(3D code data)
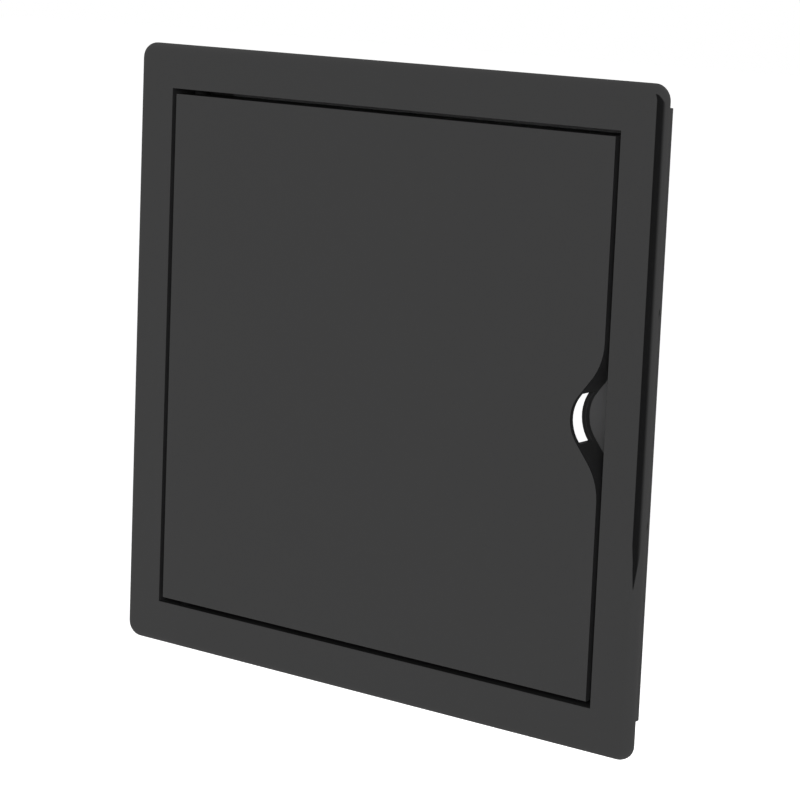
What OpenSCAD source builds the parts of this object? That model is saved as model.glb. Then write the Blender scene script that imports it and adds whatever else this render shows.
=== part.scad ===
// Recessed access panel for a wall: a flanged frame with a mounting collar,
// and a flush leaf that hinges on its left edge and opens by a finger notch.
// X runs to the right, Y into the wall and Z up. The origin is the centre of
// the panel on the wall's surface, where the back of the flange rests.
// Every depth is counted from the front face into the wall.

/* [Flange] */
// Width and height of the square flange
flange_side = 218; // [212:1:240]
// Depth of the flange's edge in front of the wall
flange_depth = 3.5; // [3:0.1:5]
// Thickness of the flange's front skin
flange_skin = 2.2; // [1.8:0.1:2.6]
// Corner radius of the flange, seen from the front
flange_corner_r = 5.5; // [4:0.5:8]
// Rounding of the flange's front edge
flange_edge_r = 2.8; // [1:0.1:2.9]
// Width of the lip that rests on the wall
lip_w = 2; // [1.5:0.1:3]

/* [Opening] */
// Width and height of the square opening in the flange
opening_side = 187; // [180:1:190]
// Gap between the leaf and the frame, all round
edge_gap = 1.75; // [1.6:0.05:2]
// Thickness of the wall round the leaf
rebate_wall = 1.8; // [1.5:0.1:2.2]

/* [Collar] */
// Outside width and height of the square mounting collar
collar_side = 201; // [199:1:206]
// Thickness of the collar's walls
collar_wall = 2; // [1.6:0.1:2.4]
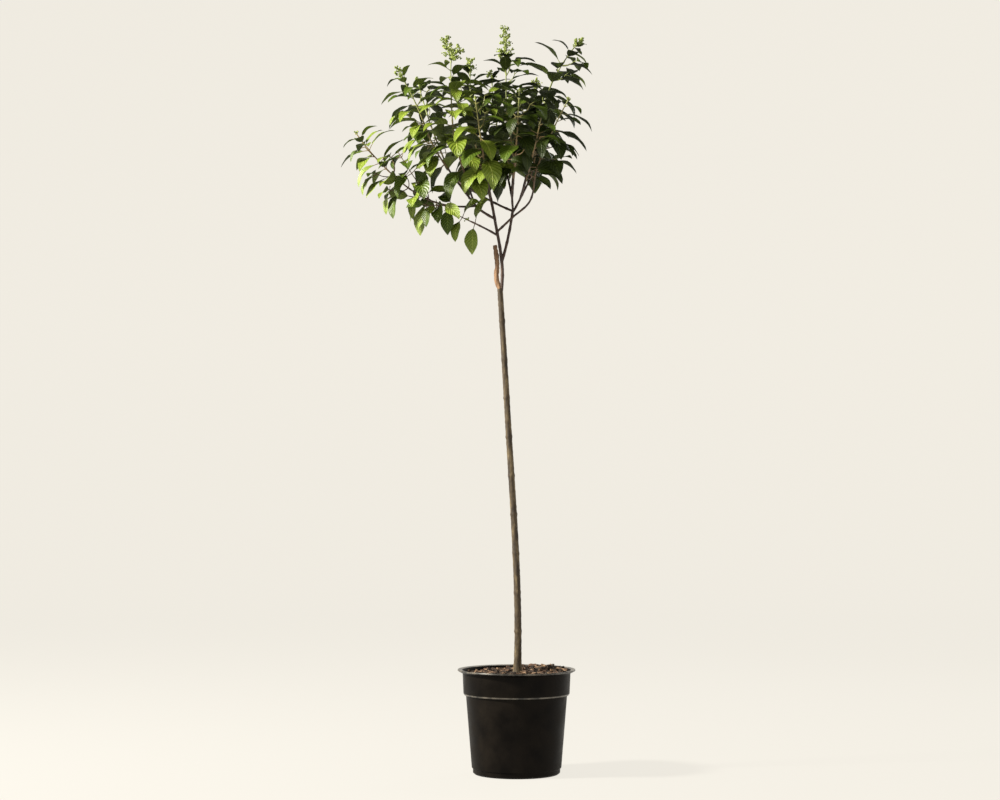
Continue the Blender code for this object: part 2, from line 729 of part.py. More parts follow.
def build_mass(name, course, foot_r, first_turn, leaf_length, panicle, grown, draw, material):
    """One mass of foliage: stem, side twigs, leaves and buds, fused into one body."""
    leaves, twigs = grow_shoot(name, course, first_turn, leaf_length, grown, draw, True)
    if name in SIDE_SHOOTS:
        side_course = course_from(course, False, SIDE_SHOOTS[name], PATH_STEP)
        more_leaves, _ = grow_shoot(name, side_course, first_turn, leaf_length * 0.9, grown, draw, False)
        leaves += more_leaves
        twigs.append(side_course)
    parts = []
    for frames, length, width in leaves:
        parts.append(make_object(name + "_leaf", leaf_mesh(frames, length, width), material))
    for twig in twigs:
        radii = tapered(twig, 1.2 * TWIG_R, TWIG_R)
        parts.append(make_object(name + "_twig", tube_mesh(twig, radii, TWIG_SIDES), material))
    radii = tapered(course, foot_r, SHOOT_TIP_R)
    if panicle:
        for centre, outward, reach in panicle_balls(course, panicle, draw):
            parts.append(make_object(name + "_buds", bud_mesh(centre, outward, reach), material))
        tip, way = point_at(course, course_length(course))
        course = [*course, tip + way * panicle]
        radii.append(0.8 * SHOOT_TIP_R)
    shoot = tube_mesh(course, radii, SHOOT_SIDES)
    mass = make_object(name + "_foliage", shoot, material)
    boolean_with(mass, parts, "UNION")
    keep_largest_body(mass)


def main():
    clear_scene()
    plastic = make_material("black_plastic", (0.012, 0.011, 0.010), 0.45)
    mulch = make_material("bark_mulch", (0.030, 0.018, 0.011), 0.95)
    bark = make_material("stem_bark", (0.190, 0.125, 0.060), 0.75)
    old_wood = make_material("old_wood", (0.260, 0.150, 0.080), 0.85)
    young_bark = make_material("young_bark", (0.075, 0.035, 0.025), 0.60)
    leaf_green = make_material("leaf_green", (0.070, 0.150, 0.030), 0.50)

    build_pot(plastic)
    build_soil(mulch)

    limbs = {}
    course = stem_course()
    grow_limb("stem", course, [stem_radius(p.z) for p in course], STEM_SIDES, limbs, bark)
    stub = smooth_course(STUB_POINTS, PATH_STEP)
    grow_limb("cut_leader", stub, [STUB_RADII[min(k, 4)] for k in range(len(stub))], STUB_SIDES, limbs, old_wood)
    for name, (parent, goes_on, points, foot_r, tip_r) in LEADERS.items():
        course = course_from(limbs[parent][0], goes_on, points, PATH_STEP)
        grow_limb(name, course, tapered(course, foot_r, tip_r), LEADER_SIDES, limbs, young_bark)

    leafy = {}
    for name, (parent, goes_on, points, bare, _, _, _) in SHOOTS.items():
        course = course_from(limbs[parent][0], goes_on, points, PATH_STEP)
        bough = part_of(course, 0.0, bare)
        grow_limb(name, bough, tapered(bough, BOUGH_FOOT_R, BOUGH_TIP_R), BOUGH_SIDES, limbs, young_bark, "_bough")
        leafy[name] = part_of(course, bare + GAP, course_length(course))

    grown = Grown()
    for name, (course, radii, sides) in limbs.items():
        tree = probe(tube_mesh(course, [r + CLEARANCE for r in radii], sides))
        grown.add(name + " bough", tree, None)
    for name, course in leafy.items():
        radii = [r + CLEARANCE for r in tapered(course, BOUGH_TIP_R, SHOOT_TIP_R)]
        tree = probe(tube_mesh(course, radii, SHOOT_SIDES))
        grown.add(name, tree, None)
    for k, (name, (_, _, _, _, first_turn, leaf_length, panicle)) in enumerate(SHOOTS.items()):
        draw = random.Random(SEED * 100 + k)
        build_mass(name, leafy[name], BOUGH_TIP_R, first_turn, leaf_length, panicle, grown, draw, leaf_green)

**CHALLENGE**
All lines from the beginning of the material above through the one with "into the wall." need to be returned exactly; please return those and only those.

**TASK OUTPUT**
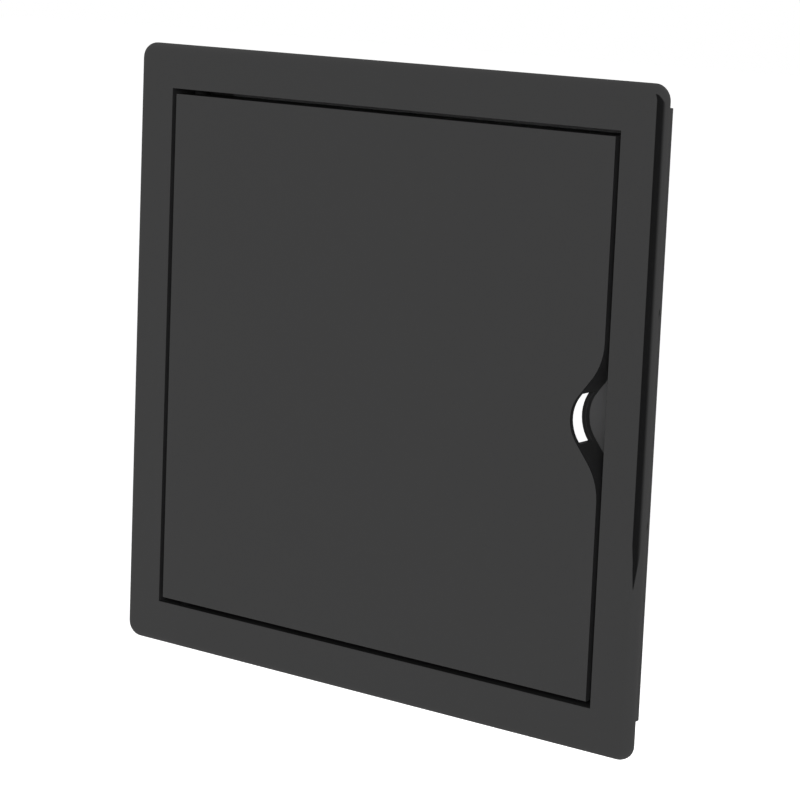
What OpenSCAD source builds the parts of this object? That model is saved as model.glb. Then write the Blender scene script that imports it and adds whatever else this render shows.
=== part.scad ===
// Recessed access panel for a wall: a flanged frame with a mounting collar,
// and a flush leaf that hinges on its left edge and opens by a finger notch.
// X runs to the right, Y into the wall and Z up. The origin is the centre of
// the panel on the wall's surface, where the back of the flange rests.
// Every depth is counted from the front face into the wall.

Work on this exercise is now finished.